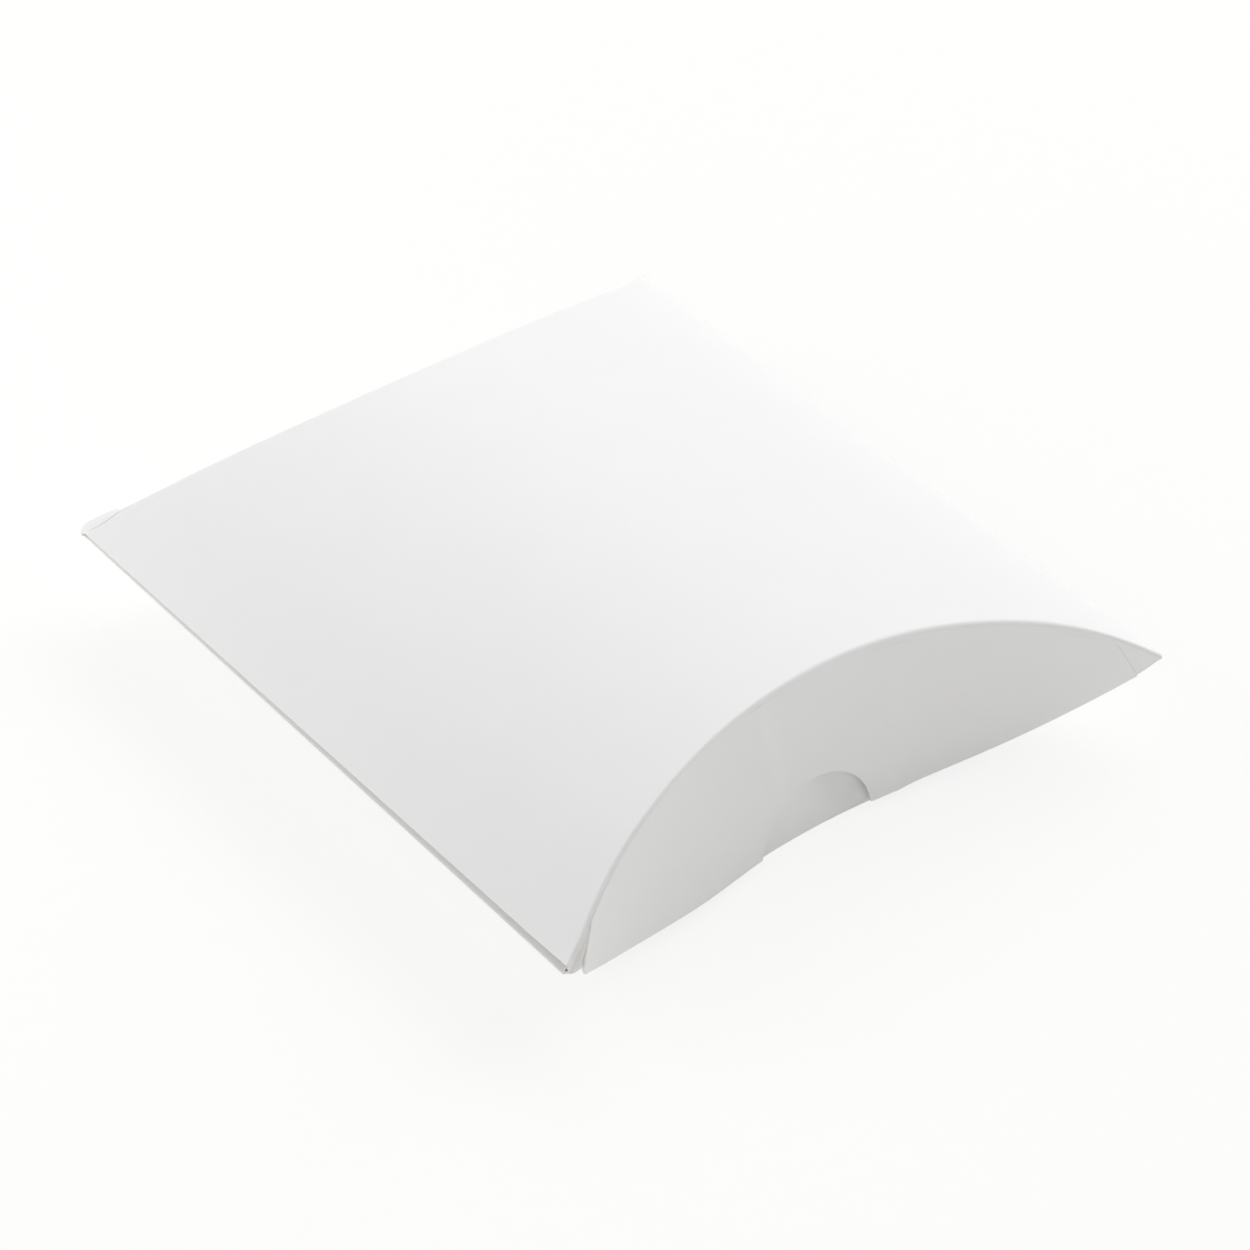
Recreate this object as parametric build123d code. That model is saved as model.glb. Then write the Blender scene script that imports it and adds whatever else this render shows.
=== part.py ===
from build123d import *
import math
import os

# Size of the closed box: fold to fold, along the folds, and above and below the folds
width = 110.0
length = 120.0
top_rise = 16.0
bottom_depth = 13.0

# Paperboard, glue film and its play, the free play behind each score and between two layers of flap
board = 0.45
glue_film = 0.05
glue_play = 0.05
score_play = 0.15
layer_play = 0.3

# Flat strip that the box rests on, half its width
rest_half = 9.0

# Scored and folded strips, measured inward from the edge that they run along
score_strip = 1.5
fold_strip = 1.5
cut_edge_setback = 1.0
cut_edge_play = 0.1
tip_play = 0.3

# Glue flap under the top panel
glue_flap_width = 14.0
glue_flap_end_setback = 3.0
glue_flap_mitre = 28.0
glue_margin = 1.5

# Outer flaps: how much fuller their free edge is than the lower panel, and the thumb notch
flap_fullness = 5.0
notch_radius = 10.5

# Inner flaps, from the lower panel up to their free edge at the middle
inner_flap_height = 18.0

# Bow of a panel: how far out its flatter middle arc ends, and its drop there
middle_share = 0.66
middle_drop_share = 0.38

# Angle by which the end of each arc is carried on, so that outlines cross cleanly
overrun_angle = 4.0

# Sizes that follow
half = width / 2
height = top_rise + bottom_depth
reach = 2 * max(width, length, height)
lean = (top_rise - bottom_depth) / height
wall_rise = (1 - lean) * top_rise
inner_face = board + layer_play
fold_start = half - fold_strip
flap_half = fold_start - tip_play
panel_edge = half - cut_edge_setback - cut_edge_play
glued_layer = board + glue_film + 2 * glue_play


# Bowed edge over a chord at zero: a flatter middle arc and a rounder arc to each side
def bow(rise, inset):
    middle = half * middle_share
    drop = rise * middle_drop_share
    turn = 2 * math.atan2(drop, middle)
    middle_radius = middle / math.sin(turn)
    side_run = half - middle
    side_rise = rise - drop
    slope = math.atan2(side_rise, side_run)
    side_radius = math.hypot(side_run, side_rise) / (2 * math.sin(slope - turn))
    side_x = middle - side_radius * math.sin(turn)
    side_y = side_rise - side_radius * math.cos(turn)
    turned = math.degrees(turn)
    swept = 2 * math.degrees(slope - turn) + overrun_angle
    right = CenterArc((side_x, side_y), side_radius - inset, 90 - turned - swept, swept)
    centre = CenterArc((0, rise - middle_radius), middle_radius - inset, 90 - turned, 2 * turned)
    left = CenterArc((-side_x, side_y), side_radius - inset, 90 + turned, swept)
    return [right, centre, left]


# Edge below the chord: a flat middle and one arc up to each side
def keel(flat_half, inset):
    run = half - flat_half
    radius = (run**2 + bottom_depth**2) / (2 * bottom_depth)
    swept = math.degrees(math.asin(run / radius)) + overrun_angle
    arc_y = radius - bottom_depth
    left = CenterArc((-flat_half, arc_y), radius - inset, 270 - swept, swept)
    right = CenterArc((flat_half, arc_y), radius - inset, 270, swept)
    return [left, Line(left @ 1, right @ 0), right]


# Low arch over the chord, for the inner flaps' free edge
def low_arch(rise):
    return [ThreePointArc((half, 0), (0, rise), (-half, 0))]


# Outline closed on the far side of an edge, below it or above it
def closed(edges, far):
    start = edges[0] @ 0
    end = edges[-1] @ 1
    side = math.copysign(reach, end.X)
    corners = [end, (side, end.Y), (side, far), (-side, far), (-side, start.Y), start]
    return make_face(edges + [Polyline(*corners)])


def under_top(inset):
    return closed(bow(top_rise, inset), -reach)


def over_bottom(inset):
    return closed(keel(rest_half, inset), reach)


def hollow_shape(top_inset, bottom_inset):
    return under_top(top_inset) & over_bottom(bottom_inset)


# Upright strip of a section, from one place across the box to another
def strip(start, end):
    return Pos((start + end) / 2, 0) * Rectangle(end - start, 2 * reach)


# Section across the box, drawn out along the folds
def along(section, run):
    return Pos(0, 0, bottom_depth) * extrude(Plane.XZ * section, amount=run / 2, both=True)


# All that lies behind the front wall, which leans and is bowed like the panels' ends
def behind_front(inset):
    outline = closed(bow(wall_rise, -inset), reach)
    low = Pos(0, -length / 2 - lean * reach, bottom_depth - reach) * outline
    return extrude(low, amount=2 * reach * math.hypot(1, lean), dir=(0, lean, 1))


# All that lies between the two end walls
def between_walls(inset):
    front = behind_front(inset)
    return front & mirror(front, Plane.XZ)


# Layer of one end wall, in front of the middle of the box
def wall_layer(section, outer, thickness):
    front_half = Pos(0, -reach / 2, 0) * Box(2 * reach, reach, 2 * reach)
    return along(section, reach) & front_half & behind_front(outer) - behind_front(outer + thickness)


# Upper and lower panels, each short of the scores at its ends
def top_panel():
    band = hollow_shape(0, 0) - under_top(board)
    section = band & strip(-panel_edge, fold_start)
    return along(section, length) & between_walls(board + score_play + score_strip)


def bottom_panel():
    band = hollow_shape(0, 0) - over_bottom(board)
    section = band & strip(-fold_start, fold_start)
    return along(section, length) & between_walls(inner_face + board + score_play + score_strip)


# Straight folds down both sides, the full length of the box
def side_fold():
    ring = hollow_shape(0, 0) - hollow_shape(board, board)
    return along(ring & strip(fold_start, half), length)


def seam_fold():
    ring = hollow_shape(0, 0) - hollow_shape(board + glued_layer, board)
    under_panel = strip(cut_edge_setback - half, 0) - under_top(glued_layer)
    return along((ring & strip(-half, -fold_start)) - under_panel, length)


# Glue flap, mitred at both ends, and the film of glue that holds it to the top panel
def glue_plan(start, end, setback):
    outer = length / 2 - setback
    inner = outer - (end - start) * math.tan(math.radians(glue_flap_mitre))
    left = start - half
    right = end - half
    return make_face(Polyline((left, -outer), (right, -inner), (right, inner), (left, outer), close=True))


def glue_flap():
    layer = under_top(glued_layer) - under_top(board + glued_layer)
    plan = glue_plan(fold_strip, fold_strip + glue_flap_width, glue_flap_end_setback)
    return along(layer, length) & extrude(plan, amount=reach, both=True)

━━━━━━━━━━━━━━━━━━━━

# The exercise:
Return exactly, please, the lines of the material from the first one down to and including the line where "glued_layer = board" appears.

# The result:
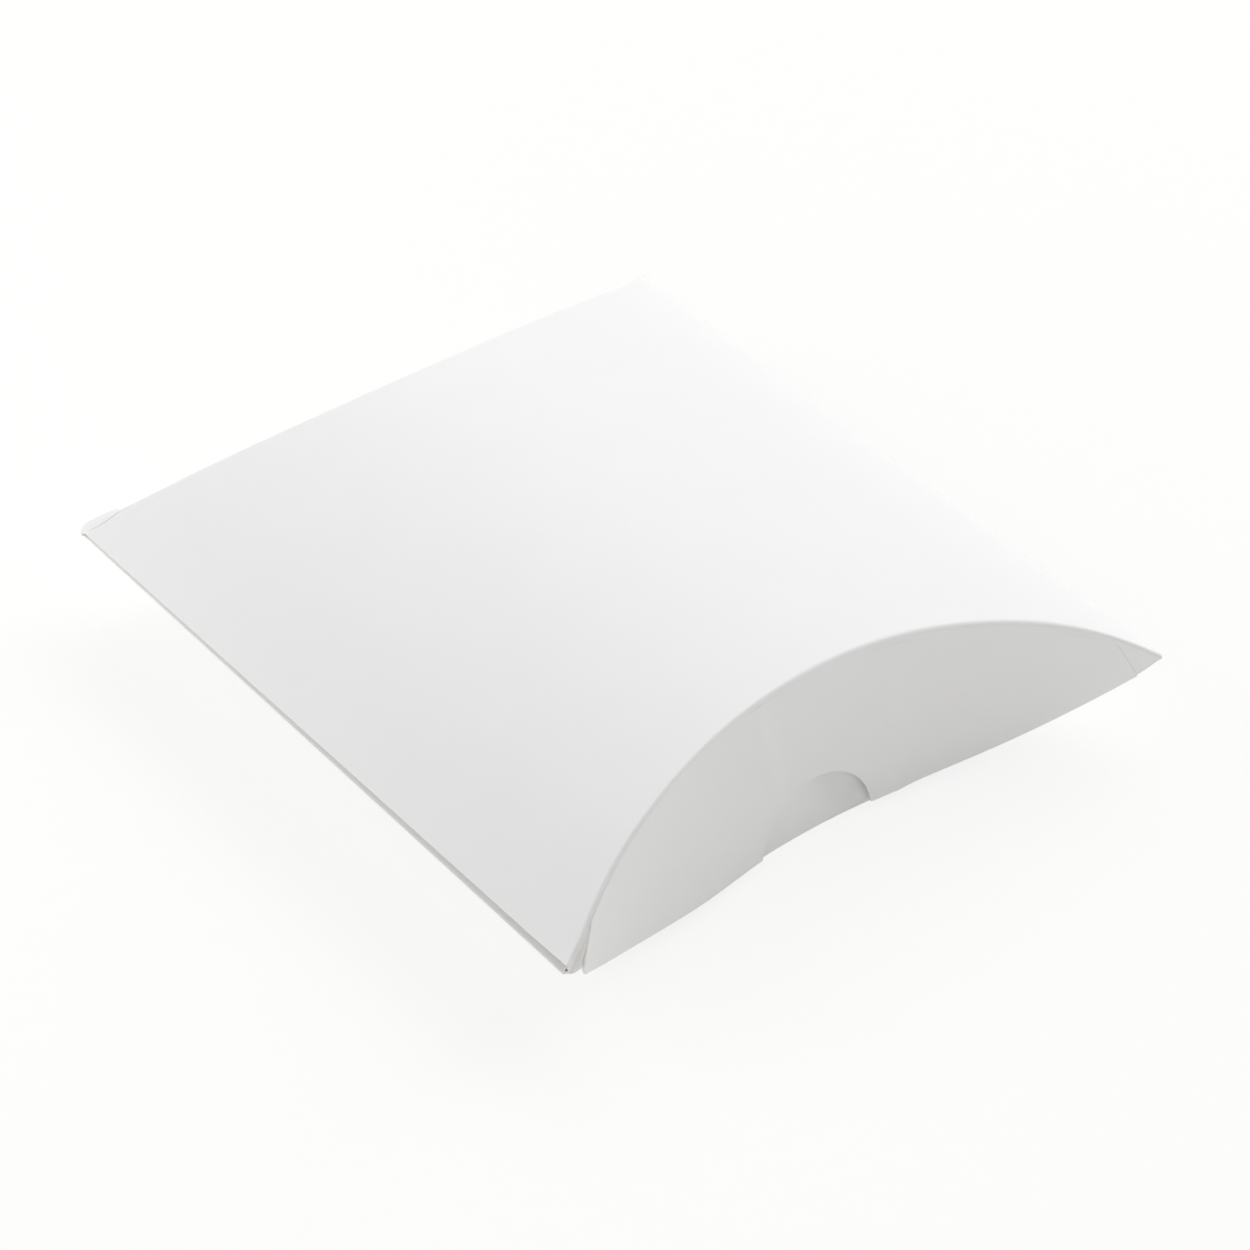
Recreate this object as parametric build123d code. That model is saved as model.glb. Then write the Blender scene script that imports it and adds whatever else this render shows.
=== part.py ===
from build123d import *
import math
import os

# Size of the closed box: fold to fold, along the folds, and above and below the folds
width = 110.0
length = 120.0
top_rise = 16.0
bottom_depth = 13.0

# Paperboard, glue film and its play, the free play behind each score and between two layers of flap
board = 0.45
glue_film = 0.05
glue_play = 0.05
score_play = 0.15
layer_play = 0.3

# Flat strip that the box rests on, half its width
rest_half = 9.0

# Scored and folded strips, measured inward from the edge that they run along
score_strip = 1.5
fold_strip = 1.5
cut_edge_setback = 1.0
cut_edge_play = 0.1
tip_play = 0.3

# Glue flap under the top panel
glue_flap_width = 14.0
glue_flap_end_setback = 3.0
glue_flap_mitre = 28.0
glue_margin = 1.5

# Outer flaps: how much fuller their free edge is than the lower panel, and the thumb notch
flap_fullness = 5.0
notch_radius = 10.5

# Inner flaps, from the lower panel up to their free edge at the middle
inner_flap_height = 18.0

# Bow of a panel: how far out its flatter middle arc ends, and its drop there
middle_share = 0.66
middle_drop_share = 0.38

# Angle by which the end of each arc is carried on, so that outlines cross cleanly
overrun_angle = 4.0

# Sizes that follow
half = width / 2
height = top_rise + bottom_depth
reach = 2 * max(width, length, height)
lean = (top_rise - bottom_depth) / height
wall_rise = (1 - lean) * top_rise
inner_face = board + layer_play
fold_start = half - fold_strip
flap_half = fold_start - tip_play
panel_edge = half - cut_edge_setback - cut_edge_play
glued_layer = board + glue_film + 2 * glue_play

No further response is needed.